Continuous Deployment


This morning Steve gave a presentation on context automation and Kynetx at the Utah Technology Council's CTO P2P forum. The presentation was great and the audience asked a lot of good questions. One thing that came up (I don't even remember why) was the subject of continuous deployment. I decided I'd pull a few URLs out of my head and put them in a blog post for people to mull over.

The first URL I think of when I consider continuous deployment is code.flickr.com. If you've never been there, the bottom of the page lists when the last deployment of Flickr was, how many deployments have happened in the last week, and who was involved (pictures). Here's a screenshot:

code.flickr.com

When I first saw that I was astounded. Sometimes there are a dozen or more deployments in a single day. The questions that spring to mind: why? and how? Both are answered in a few posts by Timothy Fitz.
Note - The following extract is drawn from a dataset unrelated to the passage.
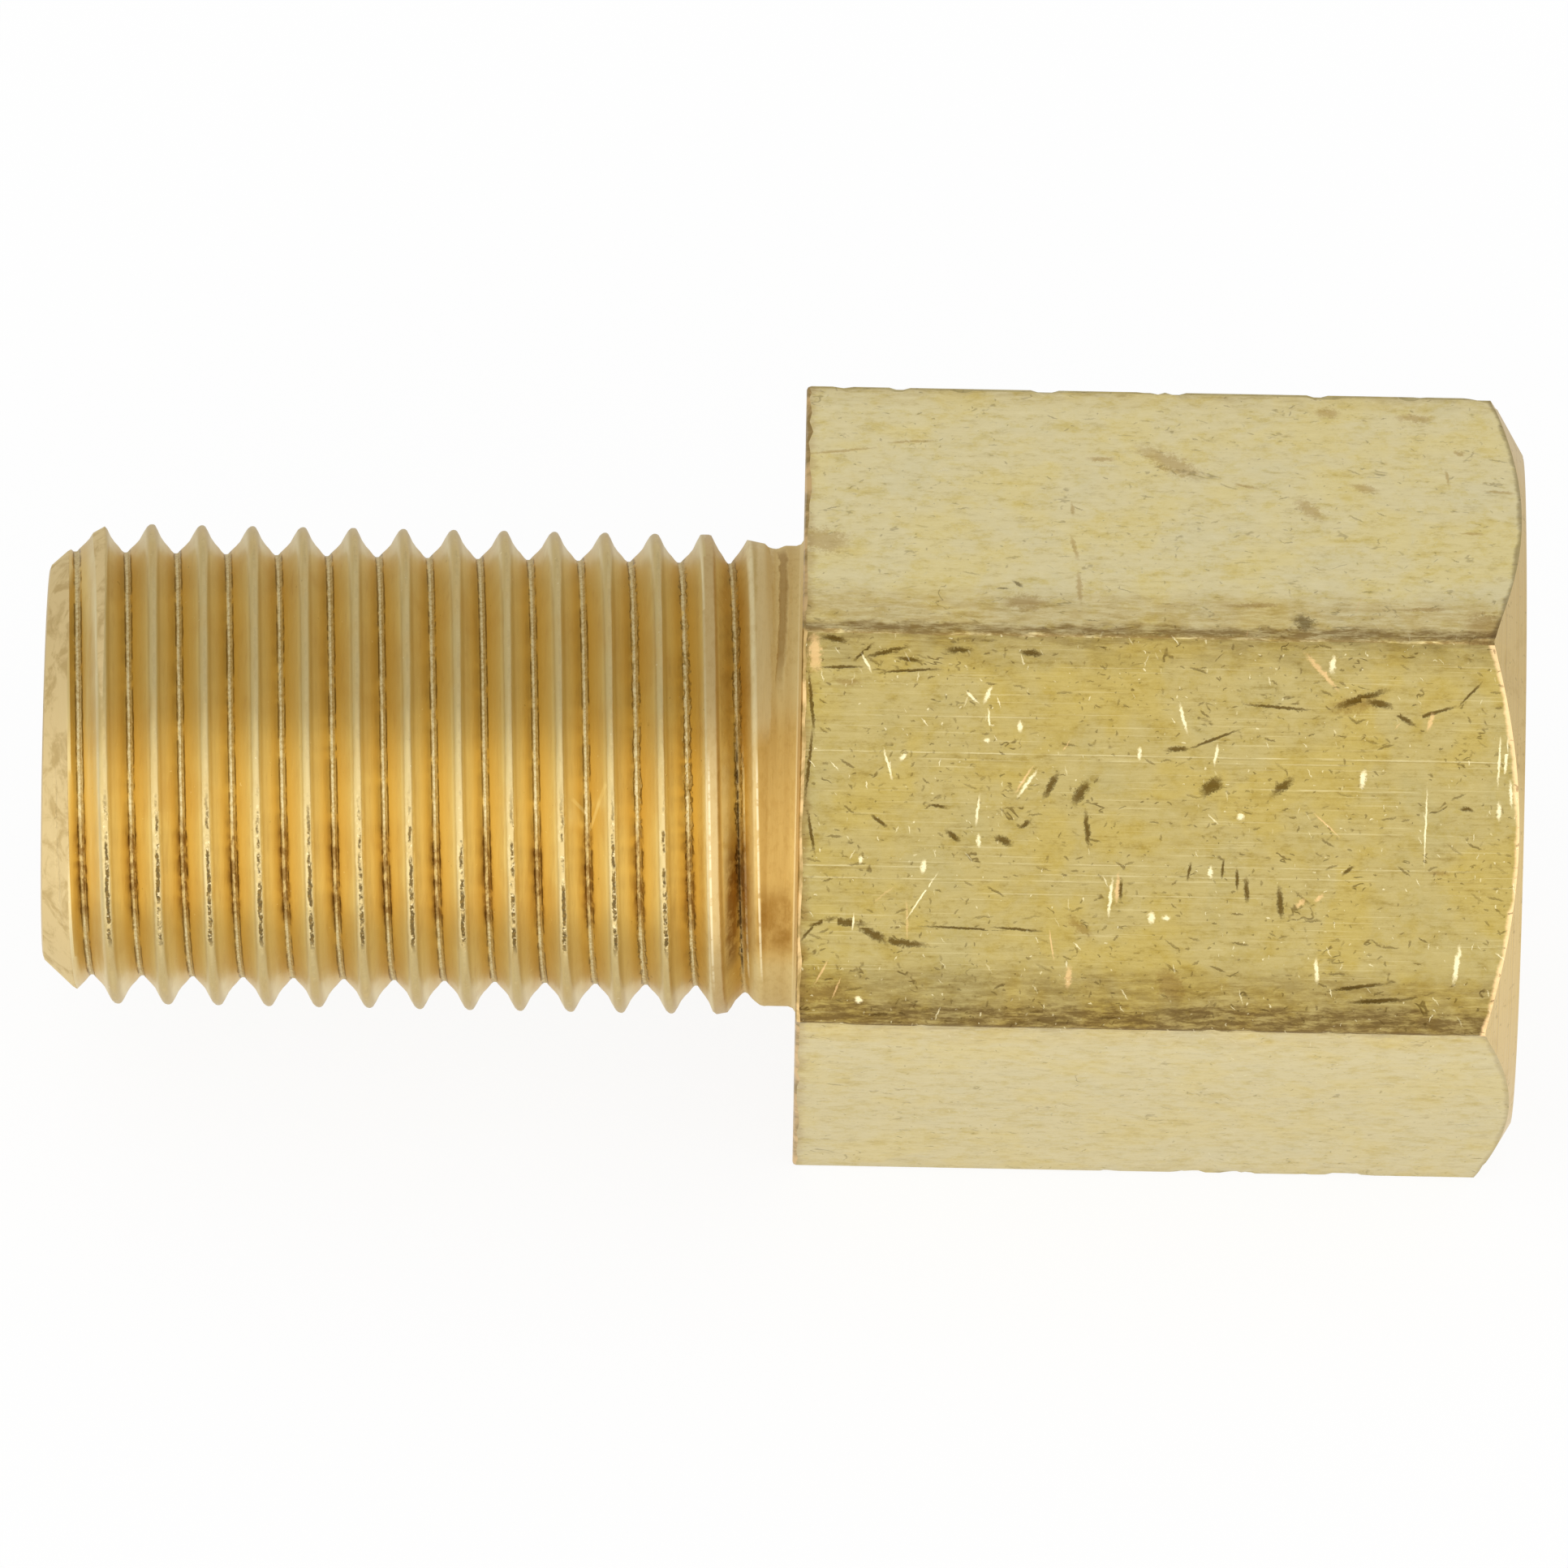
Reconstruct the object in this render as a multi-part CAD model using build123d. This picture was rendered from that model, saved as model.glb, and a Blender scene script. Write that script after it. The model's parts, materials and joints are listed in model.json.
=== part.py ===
from build123d import *
from math import ceil, radians, tan
import os

# Male-to-female thread adapter: one piece, turned from hexagon brass bar, its thread rolled.
# The piece lies along X. The origin is on the axis, in the shoulder plane where the
# stem meets the hexagon. The male stem points to -X and the female mouth to +X.
# All lengths are millimetres and all angles degrees.

# Hexagon bar
HEX_ACROSS_FLATS = 17.0
HEX_LENGTH = 17.8
HEX_CORNER_RADIUS = 0.25        # soft corners that the drawn bar comes with
HEX_END_DIAMETER = 16.6         # flat ring at the open end, inside the corner chamfer
HEX_CHAMFER_ANGLE = 30.0        # of the corner chamfer, from the end face

# Male stem, M12 x 1.25 rolled. Each turn of the thread stands as a closed ring, one for
# each pitch, that rises from the root in two slopes: a flare, then the working flank.
STEM_LENGTH = 18.7              # tip to shoulder
THREAD_MAJOR_DIAMETER = 11.92
THREAD_PITCH = 1.25
THREAD_FLANK_ANGLE = 26.0       # each working flank, from the plane square to the axis
FLANK_DEPTH_PER_PITCH = 0.285   # from the crest down to where the flare begins
THREAD_DEPTH_PER_PITCH = 0.568  # from the crest to the root
LAST_CREST_FROM_SHOULDER = 2.13
LEAD_LENGTH = 1.45              # length of the cone that trims the first crests
LEAD_ANGLE = 30.0               # of that cone, from the axis
TIP_EDGE_BREAK = 0.4            # 45 degree break at the very tip
SHANK_DIAMETER = 11.44          # plain shank between thread and shoulder
SHANK_LENGTH = 0.8
SHANK_RISE_LENGTH = 0.45        # slope from the thread root up to the shank
RUN_OUT_LENGTH = 1.6            # stretch in which the crests sink to the shank
SHOULDER_RELIEF = 0.15          # 45 degree web between shank and shoulder

# Female end, M10 x 1, drawn at the bore that the thread's crests leave
TAPPED_BORE_DIAMETER = 8.917
TAPPED_BORE_DEPTH = 12.0        # of the cylindrical wall, from the open end
MOUTH_DIAMETER = 10.2           # 90 degree countersink at the open end
DRILL_POINT_ANGLE = 118.0

# Passage through the stem
PASSAGE_DIAMETER = 6.0
PASSAGE_EDGE_BREAK = 0.3        # 45 degree break at the tip

# Overlap that makes two solids one, and how far cutting tools pass the part
OVERLAP = 0.1
TOOL_PASS = 2.0

crest_radius = THREAD_MAJOR_DIAMETER / 2
flank_radius = crest_radius - FLANK_DEPTH_PER_PITCH * THREAD_PITCH
root_radius = crest_radius - THREAD_DEPTH_PER_PITCH * THREAD_PITCH
shank_radius = SHANK_DIAMETER / 2
passage_radius = PASSAGE_DIAMETER / 2
tapped_radius = TAPPED_BORE_DIAMETER / 2
mouth_radius = MOUTH_DIAMETER / 2
thread_end = -SHANK_LENGTH - SHANK_RISE_LENGTH


def turned(*points):
    """Solid of revolution about the axis, from (radius, place along the axis) points."""
    half_section = make_face(Polyline(*points, close=True))
    return revolve(Plane.XZ * half_section, Axis.Z)


def threaded_rod():
    """Rod with a ring for each turn of thread, the last of them past the tip."""
    half_ridge = (crest_radius - flank_radius) * tan(radians(THREAD_FLANK_ANGLE))
    crests = ceil((STEM_LENGTH - LAST_CREST_FROM_SHOULDER) / THREAD_PITCH) + 1
    section = [(0, 0), (root_radius, 0)]
    for turn in range(crests):
        crest = -LAST_CREST_FROM_SHOULDER - turn * THREAD_PITCH
        section += [
            (root_radius, crest + THREAD_PITCH / 2),
            (flank_radius, crest + half_ridge),
            (crest_radius, crest),
            (flank_radius, crest - half_ridge),
        ]
    rod_tip = crest - THREAD_PITCH / 2
    return turned(*section, (root_radius, rod_tip), (0, rod_tip))


def stem_outline():
    """Outline that trims the rod: lead cone at the tip and sinking crests at the run-out."""
    lead_slope = tan(radians(LEAD_ANGLE))
    broken_radius = crest_radius - (LEAD_LENGTH - TIP_EDGE_BREAK) * lead_slope
    crest_clear = crest_radius + OVERLAP
    return turned(
        (0, -STEM_LENGTH),
        (broken_radius - TIP_EDGE_BREAK, -STEM_LENGTH),
        (broken_radius, -STEM_LENGTH + TIP_EDGE_BREAK),
        (crest_clear, -STEM_LENGTH + LEAD_LENGTH + OVERLAP / lead_slope),
        (crest_clear, thread_end - RUN_OUT_LENGTH),
        (shank_radius - OVERLAP, -SHANK_LENGTH / 2),
        (0, -SHANK_LENGTH / 2),
    )


def shank():
    """Plain shank, with the slope up from the thread root and the web at the shoulder."""
    return turned(
        (0, thread_end),
        (root_radius, thread_end),
        (shank_radius, -SHANK_LENGTH),
        (shank_radius, -SHOULDER_RELIEF),
        (shank_radius + SHOULDER_RELIEF, 0),
        (shank_radius + SHOULDER_RELIEF, OVERLAP),
        (0, OVERLAP),
    )


def hexagon():
    """Hexagon bar with one chamfered end, flats facing up and down."""
    corner_circle = HEX_ACROSS_FLATS / 2 / tan(radians(60)) * 2
    outline = RegularPolygon(corner_circle, 6)
    outline = fillet(outline.vertices(), HEX_CORNER_RADIUS)
    bar = extrude(outline, HEX_LENGTH)
    end_radius = HEX_END_DIAMETER / 2
    wide_radius = corner_circle + TOOL_PASS
    chamfer_depth = (wide_radius - end_radius) * tan(radians(HEX_CHAMFER_ANGLE))
    chamfer_cone = turned(
        (0, -TOOL_PASS),
        (wide_radius, -TOOL_PASS),
        (wide_radius, HEX_LENGTH - chamfer_depth),
        (end_radius, HEX_LENGTH),
        (0, HEX_LENGTH),
    )
    return bar & chamfer_cone


def hollow():
    """Tapped bore with its mouth and drill point, and the passage through the stem."""
    bore_end = HEX_LENGTH - TAPPED_BORE_DEPTH
    point_depth = tapped_radius / tan(radians(DRILL_POINT_ANGLE / 2))
    bore = turned(
        (0, bore_end - point_depth),
        (tapped_radius, bore_end),
        (tapped_radius, HEX_LENGTH - (mouth_radius - tapped_radius)),
        (mouth_radius, HEX_LENGTH),
        (mouth_radius, HEX_LENGTH + TOOL_PASS),
        (0, HEX_LENGTH + TOOL_PASS),
    )
    passage = turned(
        (0, bore_end),
        (passage_radius, bore_end),
        (passage_radius, -STEM_LENGTH + PASSAGE_EDGE_BREAK),
        (passage_radius + PASSAGE_EDGE_BREAK, -STEM_LENGTH),
        (passage_radius + PASSAGE_EDGE_BREAK, -STEM_LENGTH - TOOL_PASS),
        (0, -STEM_LENGTH - TOOL_PASS),
    )
    return bore + passage


def adapter_body():
    """The whole piece, turned from the modelling axis Z to the part's axis X."""
    stem = (threaded_rod() & stem_outline()) + shank()
    body = stem + hexagon() - hollow()
    return Plane.YZ * body


os.makedirs("parts", exist_ok=True)
export_step(adapter_body(), "parts/adapter_body.step")
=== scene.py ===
import json
import math

import bmesh
import bpy
from mathutils import Matrix, Vector, noise


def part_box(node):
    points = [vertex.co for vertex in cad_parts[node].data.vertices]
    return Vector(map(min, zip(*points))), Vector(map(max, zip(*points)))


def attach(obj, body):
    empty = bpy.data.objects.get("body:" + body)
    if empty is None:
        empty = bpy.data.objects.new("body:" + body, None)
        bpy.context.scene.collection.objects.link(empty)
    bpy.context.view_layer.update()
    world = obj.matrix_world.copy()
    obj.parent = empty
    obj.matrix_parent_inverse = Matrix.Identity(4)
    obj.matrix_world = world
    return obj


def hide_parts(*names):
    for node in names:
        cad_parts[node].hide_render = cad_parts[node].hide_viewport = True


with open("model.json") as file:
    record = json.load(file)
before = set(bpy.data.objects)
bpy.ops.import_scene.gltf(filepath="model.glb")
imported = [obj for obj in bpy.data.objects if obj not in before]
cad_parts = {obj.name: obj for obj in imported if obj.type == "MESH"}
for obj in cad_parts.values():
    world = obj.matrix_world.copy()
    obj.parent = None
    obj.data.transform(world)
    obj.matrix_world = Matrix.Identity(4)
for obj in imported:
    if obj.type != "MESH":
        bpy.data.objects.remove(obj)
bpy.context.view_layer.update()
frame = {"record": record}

# ---------------------------------------------------------------- sizes, in millimetres
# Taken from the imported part
MM = 0.001
NODE = "adapter_body"
node_low, node_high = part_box(NODE)
DIMS = {mount["name"]: mount["dims"] for mount in frame["record"]["mounts"]}
TIP_X, OPEN_END_X = node_low.x / MM, node_high.x / MM
FLOOR_Z, HALF_FLATS = node_low.z / MM, node_high.z / MM
CREST_RADIUS = DIMS["male_thread"]["r_mm"]
BORE_RADIUS = DIMS["tapped_bore"]["r_mm"]
BORE_WALL_LENGTH = DIMS["tapped_bore"]["length_mm"]
PASSAGE_RADIUS = DIMS["passage"]["r_mm"]

# Male thread, M12 x 1.25 rolled from a blank of the shank's size
MALE_PITCH = 1.25
ROOT_RADIUS = 5.25
SHANK_RADIUS = 5.72
SHOULDER_FLARE = 0.15
FLARE_STEPS = ((1.2, 0.0), (0.45, 0.3), (0.0, 1.0))    # its rings, back and out, in shares of it
CREST_X = -0.1206               # where a crest would cross the direction of +Y
CREST_WIDEN = (-2.9, -2.2)      # the last crests come out broad and flat between these
CREST_SINK = (-2.0, -0.75)      # sink to the shank between these
ROOT_RISE = (-1.6, -0.45)       # and the roots rise to it between these
RUN_OUT_START_X = -2.45         # the run-out is marked in its own way from here
TIP_CONES = ((4.87, 0.907), (5.118, 0.577))   # radius at the tip and slope of each cone
TIP_FACE_RADIUS = 4.80
TIP_BREAK = 0.04
SLEEVE_X = (TIP_X + TIP_BREAK, -0.3)          # the threaded sleeve lies between these

# Female thread, M10 x 1 tapped
FEMALE_PITCH = 1.0
GROOVE_RADIUS = 5.0
GROOVE_START = (6.9, 8.2)       # the tap's lead leaves shallow grooves between these
MOUTH_RADIUS = 5.1
MOUTH_BREAK = 0.02
BORE_END_X = OPEN_END_X - (MOUTH_RADIUS - BORE_RADIUS) - BORE_WALL_LENGTH
PLAIN_END = 0.6                 # the bore's last stretch has no grooves
DRILL_POINT_HALF_ANGLE = math.radians(59.0)
DRILL_BREAK = 0.05              # rounding where the drill's point meets the passage
PASSAGE_BREAK = 0.3
PASSAGE_ROWS = 12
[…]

In Continuous Deployment, Timothy discusses the concept. Basically, it comes down to "fail fast." Deploying a few small changes is less likely to break something and when it does, you'll know more quickly what caused the problem and be able to correct it.

In Continuous Deployment at IMVU: Doing the impossible fifty times a day Timothy goes into more detail about how they do this. The idea comes down to

  • Commit early and often
  • Automatically test on commit
  • Automatically roll the code out if the tests pass

There are, of course, some problems to solve to get that done. First, you need a good, thorough test suite. Timothy points out that you also need tests that

  • run fast and
  • execute reliably.

The test suite Timothy is describing takes 4.4 machine hours to execute. That's a lot of testing. To make it run fast enough to deploy continuously, they have a buildbot that runs tests across 36 machines in parallel.

The point about test reliability is important too. Intermitently failing tests will ruin this process. Timothy says:

When I say reliable, I don't mean "they can fail once in a thousand test runs." I mean "they must not fail more often than once in a million test runs." We have around 15k test cases, and they're run around 70 times a day. That's a million test cases a day. Even with a literally one in a million chance of an intermittent failure per test case we would still expect to see an intermittent test failure every day. It may be hard to imagine writing rock solid one-in-a-million-or-better tests that drive Internet Explorer to click ajax frontend buttons executing backend apache, php, memcache, mysql, java and solr. I am writing this blog post to tell you that not only is it possible, it's just one part of my day job.

I love this whole idea. I've lived the life of infrequent deployments and it will suck the soul right out of your engineering and ops teams. That's why when we started up Kynetx, I was determined to not repeat those mistakes. Our system is not as sophisticated as the one Timothy describes, but my goals is to get there and we make specific goals about things that need to happen to get there.

You may not be able to get to 50 deployments a day overnight, but you can increase the frequency of deployment and prioritize the development efforts necessary to increase that frequency. Set some goals and take your life back.